In the last year, we’ve gotten used to being a family of 5. I’m not sure I’ve written anything at all about this, and I’m not really in the mood to delve into past posts to check what I’ve already shared.
There is a story that is really long that I’ll save for another day, but here’s the shortest version I can think of: We happily adopted another child, bring the number of kids to 3. We are outnumbered.
With 2 kids, life had reached some sense of stability after nearly two years of sibling chaos and a thousand little stories that’ll probably go untold. Unexpectedly adding a third child into the mix, while a happy event, turned life upside down. Even today, a year later after placement and a month or so since the adoption day, it’s not easy.
Not that I expected parenthood to be easy. I knew it’d be hard and rewarding. It is hard and rewarding. Yet the type of hardships we’ve gone through and still go through haven’t been anything what I’ve expected. The rewards are mostly what I expected: a chance to love kids of our own and be loved in return.

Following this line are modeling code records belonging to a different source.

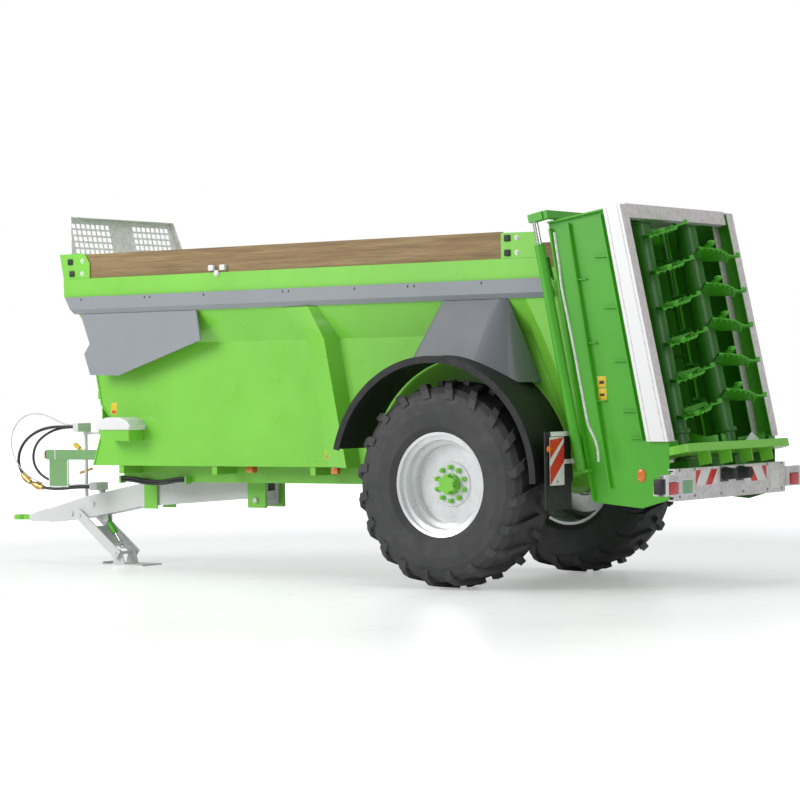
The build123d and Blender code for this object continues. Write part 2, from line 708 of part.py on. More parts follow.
def bend_radii(points):
    """Radius at each inner corner: 0.45 of the shorter run over the tangent of half the turn."""
    radii = []
    for before, corner, after in zip(points, points[1:], points[2:]):
        arriving, leaving = Vector(corner) - Vector(before), Vector(after) - Vector(corner)
        turn = radians(arriving.get_angle(leaving))
        radii.append(0.45 * min(arriving.length, leaving.length) / tan(turn / 2))
    return radii


def tube(name, points, diameter, with_mirror=False):
    """Hose, pipe or wire: straight runs joined by tangent arcs, checked by its volume."""
    points = [Vector(*point) for point in points]
    radii = bend_radii(points)
    with BuildPart() as hose:
        with BuildLine() as path:
            FilletPolyline(*points, radius=radii)
        start = Plane(origin=path.line @ 0, z_dir=path.line % 0)
        with BuildSketch(start) as section:
            Circle(diameter / 2)
        sweep()
        if with_mirror:
            mirror(about=Plane.XZ)
    length = sum(edge.length for edge in path.line.edges())
    expected = pi * diameter**2 / 4 * length * (2 if with_mirror else 1)
    print(name, "length", round(length), "radii", [round(r) for r in radii],
          "volume ratio", round(hose.part.volume / expected, 4))
    save(hose, name)


def make_pipes():
    """Steel pipes beside the door cylinders."""
    points = [(3150, -1105, 3110), (3172, -1105, 2960), (3196, -1105, 2810), (3214, -1105, 2640),
              (3324, -1105, 2140), (3410, -1105, 1700), (3462, -1105, 1440), (3520, -1100, 1340),
              (3552, -1095, 1240), (3556, -1093, 1130)]
    tube("hydraulic_pipes", points, 22, with_mirror=True)


# ---------------------------------------------------------------- wheels
def tyre_profile():
    """Half section of the tyre, as (distance from the wheel's middle, radius) corners."""
    half = TYRE_WIDTH / 2
    return [(-half + 50, 470), (-half + 14, 520), (-half, 640), (-half + 4, 730),
            (-half + 28, 810), (-half + 70, 858), (0, 884)]


def lug_envelope():
    """Section that limits the lugs: crown, shoulder and the top of the side wall."""
    half = TYRE_WIDTH / 2
    return [(-half + 14, 740), (-half + 3, 770), (-half + 14, 845), (-half + 62, 902), (0, TYRE_R)]


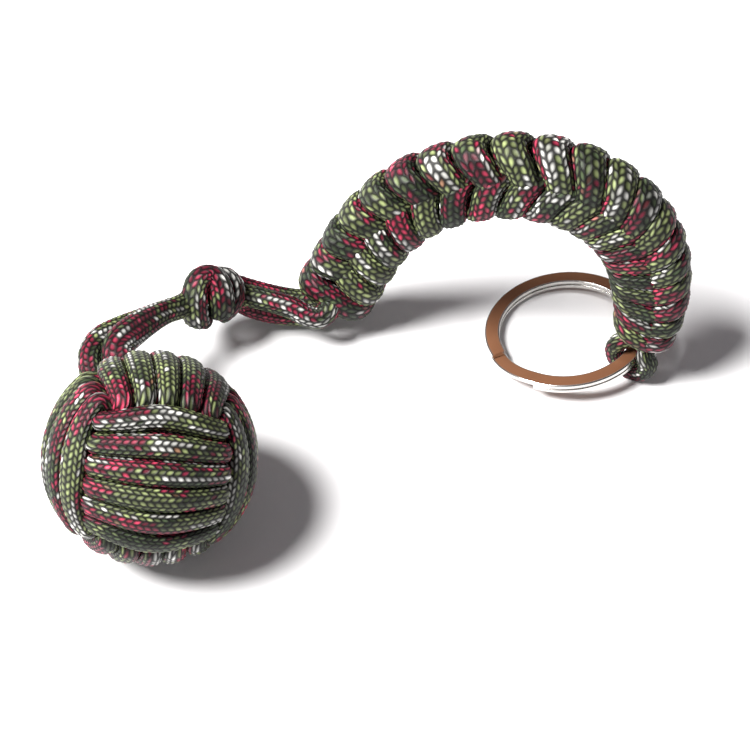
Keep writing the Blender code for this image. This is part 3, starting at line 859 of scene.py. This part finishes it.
def plain_wraps(wraps):
    """The wraps at the fist's end, as one strand that goes round the bar once for each."""
    plain = BAR_PLAIN_WRAPS
    angle = np.linspace(PLAIN_START, math.tau * plain + PLAIN_END, plain * PLAIN_STEPS_PER_TURN)
    turns, leads = [-0.25], [PLAIN_LEAD_BEFORE]
    for k in range(plain + 1):
        for quarter, lead in enumerate(PLAIN_LEADS):
            turns.append(k + quarter / 4)
            leads.append(k + lead)
    index = smoothed(np.interp(angle / math.tau, turns, leads), PLAIN_SMOOTHING)
    place = np.interp(index, np.arange(len(wraps)), wraps)
    from_end = np.minimum(angle - angle[0], angle[-1] - angle)
    drop = PLAIN_END_DROP * (1 - smooth_step(from_end / PLAIN_END_REACH))
    return bar_strand(angle, place, drop, BAR_STRAND, PLAIN_PATTERN)


def chevron_strand(wraps, k, half):
    """A half of wrap k: 0 goes over the bar's outer edge, and 1 over its inner one."""
    degrees, lead, deep = np.array(CHEVRON_HALVES[half]).T
    reach = math.radians(degrees[-1])
    turn = np.linspace(-reach, reach, CHEVRON_SAMPLES)
    from_middle = np.degrees(np.abs(turn))
    lead = smoothed(np.interp(from_middle, degrees, lead), CHEVRON_LEAD_SMOOTHING)
    drop = smoothed(np.interp(from_middle, degrees, deep), CHEVRON_DROP_SMOOTHING) * MM
    middle = lead[CHEVRON_SAMPLES // 2]
    growth = smooth_step((k - BAR_PLAIN_WRAPS) / CHEVRON_GROWTH_WRAPS)
    grown = CHEVRON_FIRST_LEAD + (1 - CHEVRON_FIRST_LEAD) * growth
    place = wraps[k] + (middle + grown * (lead - middle)) * bar_pitch(wraps[k])
    width = BAR_STRAND * CHEVRON_WIDTHS[half]
    start = CHEVRON_PATTERN_STEP * k + CHEVRON_PATTERN_HALF * half
    return bar_strand(math.pi * half + turn, place, drop, width, start)


def make_bar(cord):
    """The working cord: plain wraps at the fist's end, then pairs of strands that form chevrons."""
    wraps = np.array(BAR_WRAPS) * MM
    tubes = [plain_wraps(wraps)]
    for k in range(BAR_PLAIN_WRAPS, len(wraps)):
        tubes += [chevron_strand(wraps, k, half) for half in (0, 1)]
    piece = cord_object("bar_cord", tubes, cord)
    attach(piece, "lanyard")
    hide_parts("bar_turns")


# Lead, knot and neck


def parallel_axes(path):
    """For each point of path, two directions square to it that turn as little as they can."""
    ahead = unit(np.gradient(path, axis=0))
    first = []
    side = unit(np.cross(ahead[0], (0, 0, 1)))
    for t in ahead:
        side = unit(side - t * (side @ t))
        first.append(side)
    first = np.array(first)
    return first, np.cross(first, ahead)


def beside(middle, start, end):
    """The offsets of a strand that lies beside the middle line, from start to end."""
    first, second = parallel_axes(middle)
    begins, over = LEAD_TURNS
    share = smooth_step((np.linspace(0, 1, len(middle)) - begins) / over)
    begin = complex(start @ first[0], start @ second[0])
    finish = complex(end @ first[-1], end @ second[-1])
    turn = np.angle(finish / begin) * share
    size = abs(begin) + (abs(finish) - abs(begin)) * share
    offset = size * np.exp(1j * (np.angle(begin) + turn))
    return offset.real[:, None] * first + offset.imag[:, None] * second


def knot_axes():
    """Along the knot, across it, and over it."""
    along = unit(KNOT_AXIS)
    side = unit(np.cross(along, (0, 0, 1)))
    return along, side, np.cross(side, along)


def make_lead(cord):
    """Two strands from the fist to the knot: side by side at first, then one behind the other."""
    along, _, _ = knot_axes()
    centre = np.array(KNOT_CENTRE) * MM
    route = [np.array(p) * MM for p in LEAD_ROUTE]
    route.append(centre - LEAD_INTO_KNOT * KNOT_HALF * along)
    middle = spline_through(route, LEAD_SAMPLES) + SHIFT
    first = unit(np.cross(middle[1] - middle[0], TO_VIEWER))
    last = unit(np.cross(along, np.cross(TO_VIEWER, along)))
    begins, over = LEAD_NARROWS
    close = smooth_step((np.linspace(0, 1, len(middle)) - begins) / over)
    for name, (way, wide) in LEAD_STRANDS.items():
        offset = beside(middle, way * MM * first, way * LEAD_END_OFFSET * MM * last)
        width = (wide - (wide - LEAD_END_WIDTH) * close) * MM
        line = middle + offset
        start = LEAD_PATTERN_STEP * way + LEAD_PATTERN
        piece = braided_cord(name, line, TO_VIEWER, width, CORD_THICKNESS, cord, start)
        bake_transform(piece)
        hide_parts("lead_strand_a" if way > 0 else "lead_strand_b")


def make_knot(cord):
    """The stopper knot: a bight that arches over the front and one that closes it behind."""
    centre = np.array(KNOT_CENTRE) * MM + SHIFT + KNOT_ASIDE * PICTURE_RIGHT
    tubes = []
    for start, bight in ((FRONT_BIGHT_PATTERN, FRONT_BIGHT), (BACK_BIGHT_PATTERN, BACK_BIGHT)):
        path = spline_through(np.array(bight) * MM @ PICTURE_AXES, KNOT_SAMPLES)
        tubes.append(braided_tube(centre + path, unit(path), KNOT_STRAND, CORD_THICKNESS, start))
    piece = cord_object("knot_cord", tubes, cord)
    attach(piece, "lanyard")
    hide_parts("knot_turns", "knot_core_strand")


def neck_path(name):
    """A neck strand's path from inside the knot into the bar's first wrap."""
    along, side, up = knot_axes()
    start = np.array(KNOT_CENTRE) * MM + NECK_FROM * KNOT_HALF * along + SHIFT
    line, outward, forward = arch_line(NECK_ARCH_SAMPLES)
    across, over = NECK_STARTS[name]
    square = across * side + (over - NECK_LOWER) * NECK_FLATTER * up
    first = start + NECK_SPREAD_INSIDE * square
    knot_end = start + NECK_LEAVES * KNOT_HALF * along + NECK_SPREAD * square
    if name in NECK_LEANS:
        lean, drop, rise = (v * MM for v in NECK_LEANS[name])
        out_share, flat_share = NECK_ENDS[name]
        spread = out_share * outward[0] + flat_share * arch_axes()[2]
        last = line[0] + spread * CORE_SPACING / 2 - NECK_BEFORE_BAR * forward[0]
        leans_out = knot_end + lean * along - NECK_DROP_SHARE * drop * up
        handles = (knot_end, leans_out, last - rise * forward[0], last)
        curve = bezier(handles, NECK_CURVE_SAMPLES)[::NECK_CURVE_STEP]
        points = [first, *curve, last, last + NECK_INTO_BAR * forward[0]]
    else:
        points = [first, knot_end, *(line[0] + np.array(FRONT_BEND) * MM @ PICTURE_AXES)]
    return spline_through(points, NECK_SAMPLES)


def make_neck(cord):
    """Four strands from the knot into the bar's first wrap."""
    for k, name in enumerate(NECK_STARTS):
        path, start = neck_path(name), NECK_PATTERN + NECK_PATTERN_STEP * k
        piece = braided_cord(name, path, TO_VIEWER, NECK_WIDTH, NECK_THICKNESS, cord, start)
        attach(piece, "lanyard")
        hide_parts(name)


# Core, eye and ring


def ring_height():
    return 2 * RING_WIRE_THICKNESS + RING_COIL_GAP


def eye_centre():
    """The middle of the eye, where the ring's wire passes, and the radius of its cord's bend."""
    hole = math.hypot(RING_FACE_WIDTH, ring_height()) / 2 + EYE_CLEARANCE
    bend = hole + CORE_DIAMETER / 2
    low = CORE_DIAMETER * EYE_HEIGHT_SHARE
    return np.array([EYE_PLACE[0] * MM, EYE_PLACE[1] * MM, low + bend]) + SHIFT, bend


def make_core(cord):
    """One cord up through the bar, round the ring's wire as the eye, and back through the bar."""
    centre, bend = eye_centre()
    line, outward, _ = arch_line(CORE_POINTS)
    across = np.array([math.cos(RING_HEADING), math.sin(RING_HEADING), 0])
    down = np.array([0, 0, -1])
    angle = np.linspace(-EYE_WRAP, math.pi + EYE_WRAP, EYE_POINTS)
    eye = [centre + bend * (math.cos(t) * across + math.sin(t) * down) for t in angle]
    outer = line + CORE_SPACING / 2 * outward
    inner = line - CORE_SPACING / 2 * outward
    path = spline_through([*outer, *eye, *inner[::-1]], CORE_SAMPLES)
    away = path - centre
    hinge = np.array([-across[1], across[0], 0])
    near = smooth_step((EYE_REACH - np.linalg.norm(away, axis=1)) / EYE_FADE)[:, None]
    from_eye = unit(away - hinge * (away @ hinge)[:, None])
    normal = unit(near * from_eye + (1 - near) * arch_axes()[2])
    piece = braided_cord("eye_cord", path, normal, CORE_WIDTH, CORE_THICKNESS, cord, EYE_PATTERN)
    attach(piece, "lanyard")
    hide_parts("core_loop")


def ring_axes():
    """Towards the eye, along the hinge, square to the ring's face, and the ring's middle."""
    centre, _ = eye_centre()
    middle = (RING_OUTER_DIAMETER - RING_FACE_WIDTH) / 2
    tilt = 0.0
    for _ in range(RING_TILT_ROUNDS):
        low = ring_height() / 2 * math.cos(tilt) + RING_FACE_WIDTH / 2 * math.sin(tilt)
        tilt = math.asin((centre[2] - low) / (2 * middle))
    away = np.array([math.cos(RING_HEADING), math.sin(RING_HEADING), 0])
    to_eye = math.cos(tilt) * away + math.sin(tilt) * np.array([0, 0, 1])
    hinge = np.array([-away[1], away[0], 0])
    return to_eye, hinge, np.cross(to_eye, hinge), centre - middle * to_eye


def wire_outline():
    """The points round the flat wire's section: how far out each lies, and how far up."""
    wide = RING_FACE_WIDTH / 2 - RING_CORNER
    thick = RING_WIRE_THICKNESS / 2 - RING_CORNER
    outline = []
    for corner, (a, b) in enumerate(((1, 1), (-1, 1), (-1, -1), (1, -1))):
        for t in np.linspace(0, 0.5, RING_CORNER_POINTS) * math.pi + corner * math.pi / 2:
            out = a * wide + RING_CORNER * math.cos(t)
            up = b * thick + RING_CORNER * math.sin(t)
            outline.append((out, up))
    return np.array(outline).T


def make_ring(nickel):
    """Flat wire with worn round edges, wound nearly twice round and stepping up at the split."""
    to_eye, hinge, normal, place = ring_axes()
    middle = (RING_OUTER_DIAMETER - RING_FACE_WIDTH) / 2
    lift = (RING_WIRE_THICKNESS + RING_COIL_GAP) / 2
    out, up = wire_outline()
    sweep = 2 * math.tau - 2 * RING_STEP_HALF_ANGLE
    turn = np.linspace(0, sweep, RING_SECTIONS + 1)
    rise = (turn - sweep / 2) / (2 * RING_STEP_HALF_ANGLE) + 0.5
    height = lift * (2 * smooth_step(rise) - 1)
    angle = RING_SPLIT_ANGLE - RING_HEADING + RING_STEP_HALF_ANGLE + turn
    radius = middle + out[None, :]
    x = radius * np.cos(angle)[:, None]
    y = radius * np.sin(angle)[:, None]
    z = height[:, None] + up[None, :]
    points = place + x[:, :, None] * to_eye + y[:, :, None] * hinge + z[:, :, None] * normal
    points[:, :, 2] = np.maximum(points[:, :, 2], RING_ABOVE_FLOOR)
    piece = cord_object("key_ring", [(points, middle * turn)], nickel)
    piece.data.set_sharp_from_angle(angle=RING_SHARP_ANGLE)
    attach(piece, "ring")
    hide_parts("split_ring")


# Floor, light and camera


def make_floor():
    """A pale floor, with a faint glow where the camera or a gloss sees it."""
    bpy.ops.mesh.primitive_plane_add(size=FLOOR_SIZE, location=(0, 0, 0))
    floor = bpy.context.object
    floor.name = "floor"
    material, g, shader = new_material("floor")
    shader.inputs["Base Color"].default_value = FLOOR_COLOUR
    shader.inputs["Roughness"].default_value = 0.6
    shader.inputs["Specular IOR Level"].default_value = 0.1
    paths = g.add("ShaderNodeLightPath")
    seen = g.math("MAXIMUM", paths.outputs["Is Camera Ray"], paths.outputs["Is Glossy Ray"])
    shader.inputs["Emission Color"].default_value = (1, 1, 1, 1)
    g.put(shader.inputs["Emission Strength"], g.math("MULTIPLY", seen, FLOOR_GLOW))
    floor.data.materials.append(material)


def look_along(direction):
    return Vector(direction).to_track_quat("-Z", "Y").to_euler()


def make_lights():
    """An even world, and one large round lamp from the left."""
    world = bpy.data.worlds.new("studio")
    bpy.context.scene.world = world
    world.use_nodes = True
    background = world.node_tree.nodes["Background"]
    background.inputs["Color"].default_value = WORLD_COLOUR
    background.inputs["Strength"].default_value = WORLD_STRENGTH
    light = bpy.data.lights.new("key", "AREA")
    light.shape = "DISK"
    light.size = LAMP_SIZE
    light.energy = LAMP_POWER
    light.color = LAMP_COLOUR
    lamp = bpy.data.objects.new("key", light)
    lamp.location = LAMP_PLACE
    lamp.rotation_euler = look_along(np.array(LAMP_AIM) - np.array(LAMP_PLACE))
    bpy.context.scene.collection.objects.link(lamp)


def make_camera():
    data = bpy.data.cameras.new("camera")
    data.sensor_width = SENSOR_WIDTH
    data.lens = SENSOR_WIDTH * CAMERA_DISTANCE * PIXELS_PER_METRE / PHOTO_PIXELS
    camera = bpy.data.objects.new("camera", data)
    away = np.array([0, math.cos(CAMERA_ELEVATION), -math.sin(CAMERA_ELEVATION)])
    camera.location = CAMERA_TARGET - CAMERA_DISTANCE * away
    camera.rotation_euler = look_along(away)
    bpy.context.scene.collection.objects.link(camera)
    bpy.context.scene.camera = camera


def main():
    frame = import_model()
    cord = cord_material()
    steel = metal_material("plain_steel", STEEL, STEEL_ROUGHNESS)
    nickel = metal_material("nickel", NICKEL, NICKEL_ROUGHNESS, PAINTED_FACE_REFLECTION)
    metals = {"steel_ball": steel, "split_ring": nickel}
    for name, node in frame["nodes"].items():
        node.data.materials.clear()
        node.data.materials.append(metals.get(name, cord))
    make_fist(cord)
    make_lead(cord)
    make_knot(cord)
    make_neck(cord)
    make_bar(cord)
    make_core(cord)
    make_ring(nickel)
    make_floor()
    make_lights()
    make_camera()
    bpy.context.scene.view_settings.view_transform = "Standard"


main()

People say we did the kids a kindness by adopting them, or make it out to be some majorly noble thing to do. Adopting the kids was primarily a selfish thing. We wanted kids to love that were OURS to love. This was how we could make that possible. THEY, the children, have given us so much. I can argue they’re the ones being kind, which is kinda hard when one’s screaming at me “you’re not my real family!”
Yeah, that happened. And that was a sucky moment.
Other moments are beautiful and there are plenty of these. Our third child attached to my wife within a month. With me, he was hostile for nearly 6 months, then ambivalent, and finally open enough to express some affection. He’s been with us for a year now, and lately I get these tiny little hand gestures that he’ll hide from anyone’s sight except my own: the I Love You handshape in ASL. He can’t say it yet, but I’m okay with it.
I am going to grow on him like mold on cheese. Just give me time.